Immediately before the men’s singles finals, Boland and Traun, defeated Kasdaglis and his partner, Demetrios Petrokokkinos, 6-3, 5-7, 6-3 to win the men’s doubles title. It’s still pretty impressive, playing five sets, back to back, over two matches, even if it is against an opponent who’s doing the same thing.  Even so, breaking your opponent twice in each set is a pretty comprehensive win, and even more so in leather soled shoes.

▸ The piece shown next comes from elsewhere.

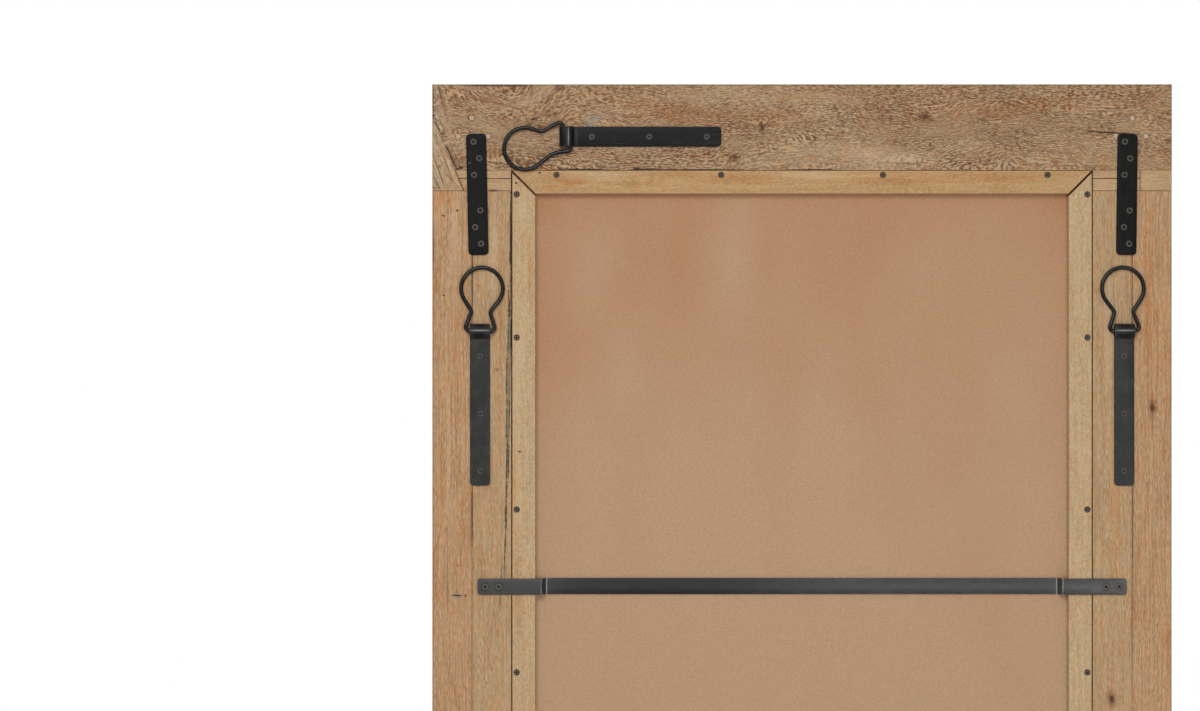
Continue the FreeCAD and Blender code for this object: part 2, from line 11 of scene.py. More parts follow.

George 1st of Greece, 1912

At the Closing Ceremony on April 15, all the Olympic champions were presented with their prizes by King George 1st of Greece, the grandfather of the Duke of Edinburgh. Each winner received “a huge diploma in a large circular cardboard case, a medal in a case and a branch of olive a couple of feet long that had been “brought especially from Olympia itself. “

A number of myths have attached themselves to his achievement; quite clearly he was not invited to compete by his Oxford acquaintance Konstantinos Manos, neither did he travel to Athens with a group of Oxford students and most importantly of all he did not engage in any type of nationalist demonstration after his victories. Even so, the myth is that when the Union and German flags and the  flag were hoisted to honour Boland and Traun’s victory, Boland pointed out to the man hoisting the flags that he was Irish, adding “It [the Irish flag]’s a gold harp on a green ground, we hope.”  It’s not a Tommie Smith and John Carlos moment, but it’s also a telling pointer of the complicated relationship between two countries, an Irish born, British subject, co-operating with a German, and winning in Europe. For me, that pretty much makes the case for John Mary Pius Boland being a definite Londoner.